Leverage allows traders to control a larger position with a smaller amount of initial capital, amplifying both potential gains and losses. When shorting with leverage, a trader borrows funds to increase their exposure to the price movement of the shorted asset. For example, 5x leverage means controlling a position five times larger than the deposited capital. While leverage can magnify profits, it also significantly increases the risk of liquidation, as smaller adverse price movements can lead to a rapid depletion of collateral.

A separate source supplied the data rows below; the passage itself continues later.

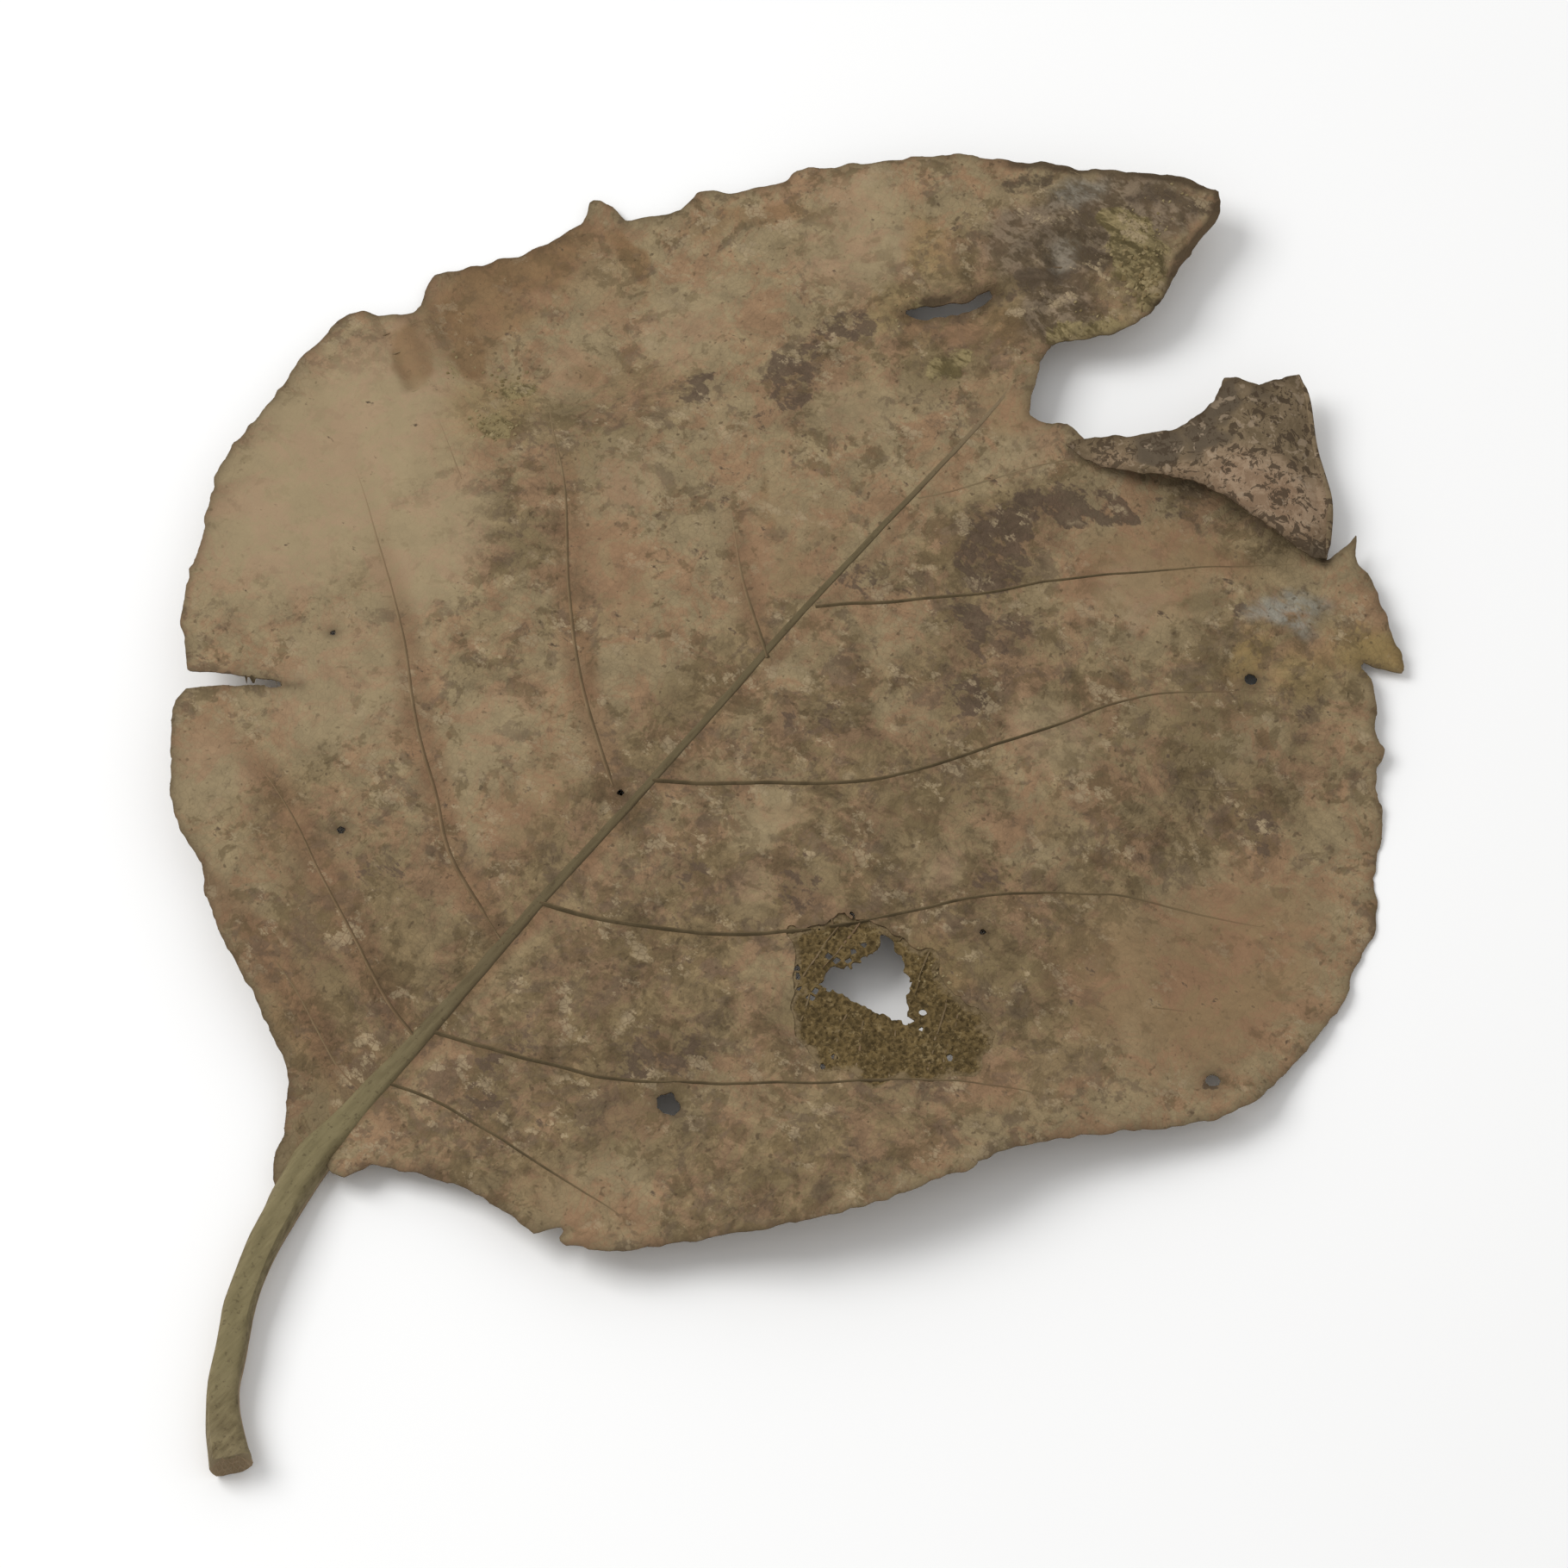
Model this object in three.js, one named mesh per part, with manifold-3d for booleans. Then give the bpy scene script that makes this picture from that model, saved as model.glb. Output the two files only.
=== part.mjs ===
// Teak leaf, dried and fallen, lying on a flat surface with its upper face up.
// Millimetres. The origin is on that surface, under the place where the leaf stalk meets the blade.
// +X runs along the midrib to the tip, +Y to the left half of the blade, +Z is up.
// The leaf grew as one piece: blade, midrib, side veins, net veins, folded flap and stalk are one solid.

import * as THREE from "three";
import { mergeVertices } from "three/addons/utils/BufferGeometryUtils.js";
import Module from "manifold-3d";

const wasm = await Module();
wasm.setup();

// Driving dimensions
const bladeLength = 205;
const bladeThickness = 0.8;
const leftHalfWidth = 88;
const rightHalfWidth = 96;
const bladeCentre = [100, -5];
const midribY = -1;
const marginStep = 3.4;
const weldDistance = 1e-4;
const seed = 11;

// Heights of the middle of the blade above the surface it lies on
const heightAtStalk = 3.6;
const archHeight = 2.6;
const leftBaseLift = 6.0;
const rightBaseLift = 8.0;
const tipSideDrop = 6.5;
const tipLift = 2.4;
const sideCurve = 1.6;
const baseLiftFade = [15, 100];
const dropGrowth = [55, 130];
const dropFade = [150, 200];
const tipLiftGrowth = [150, 205];
const longWave = { height: 1.0, count: 5, start: 0.6 };
const shortWave = { height: 0.55, count: 11, start: 2 };
const clearHeight = 1.8;
const restHeight = bladeThickness / 2;
const restRadius = 10.5;
const restFade = 28;
const restSpots = [[121, -80], [131, 62]];

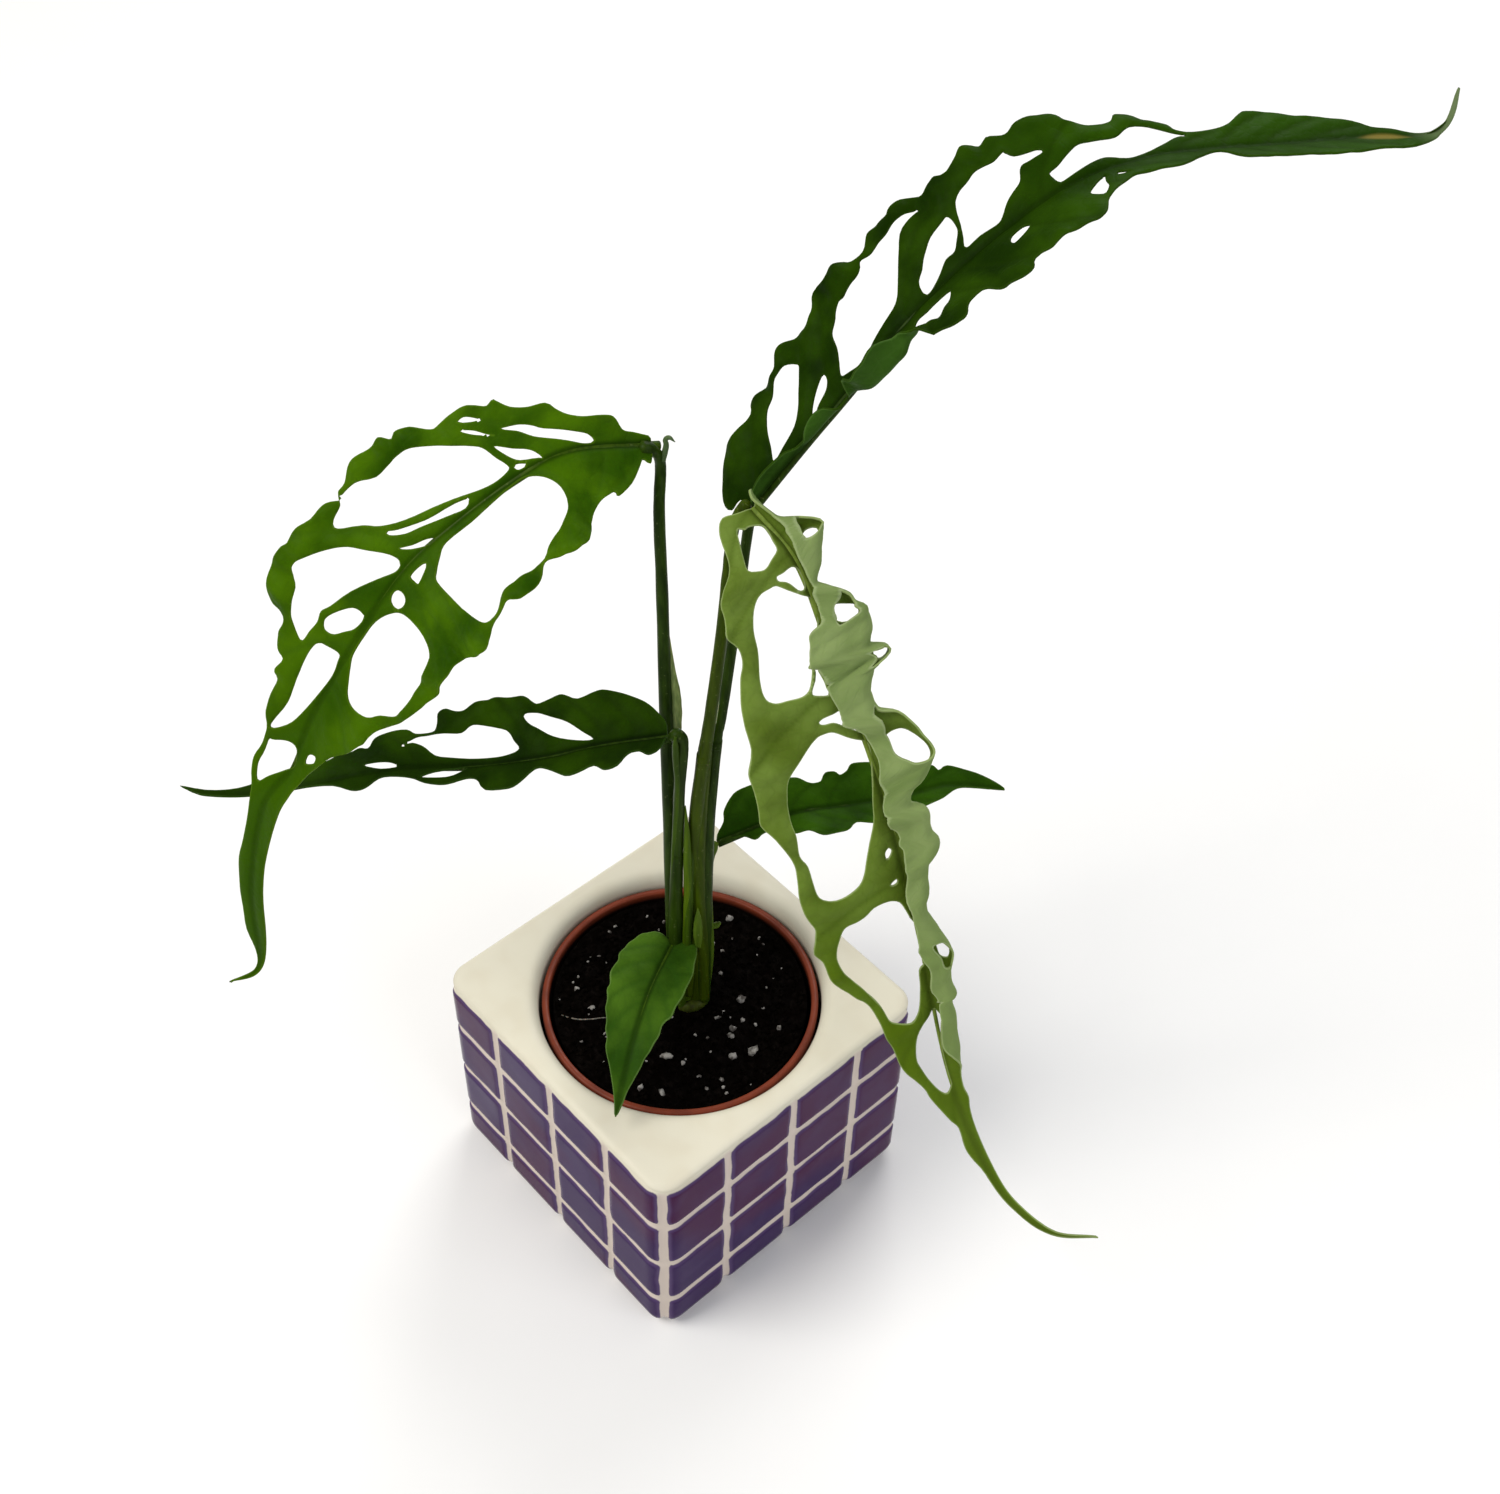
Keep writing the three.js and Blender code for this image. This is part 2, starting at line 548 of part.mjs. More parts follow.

Funding Rates (for Perpetual Swaps)

For perpetual swaps, funding rates are periodic payments exchanged between long and short position holders. These rates ensure the perpetual swap’s price remains closely aligned with the underlying spot price. If the perpetual swap price is higher than the spot price, long position holders pay short position holders. Conversely, if the perpetual swap price is lower than the spot price, short position holders pay long position holders. Funding rates are calculated every few hours and can fluctuate based on market demand.

Borrowing Fees/Interest

Engaging in short selling often involves recurring costs in the form of borrowing fees or interest. When cryptocurrencies are borrowed, the lender or platform charges a fee. These fees can vary depending on the asset, the platform, and market demand. These costs accumulate over the duration the short position is open and reduce the overall profitability of the trade.

Tax Implications

In the United States, cryptocurrencies are treated as property for tax purposes. When a short sale position is closed, any gains realized are subject to capital gains tax. If the position was held for one year or less, the profit is considered a short-term capital gain and is taxed at ordinary income tax rates, which can range from 10% to 37% depending on the taxpayer’s income bracket. For positions held longer than one year, any profit is classified as a long-term capital gain, taxed at lower rates of 0%, 15%, or 20%.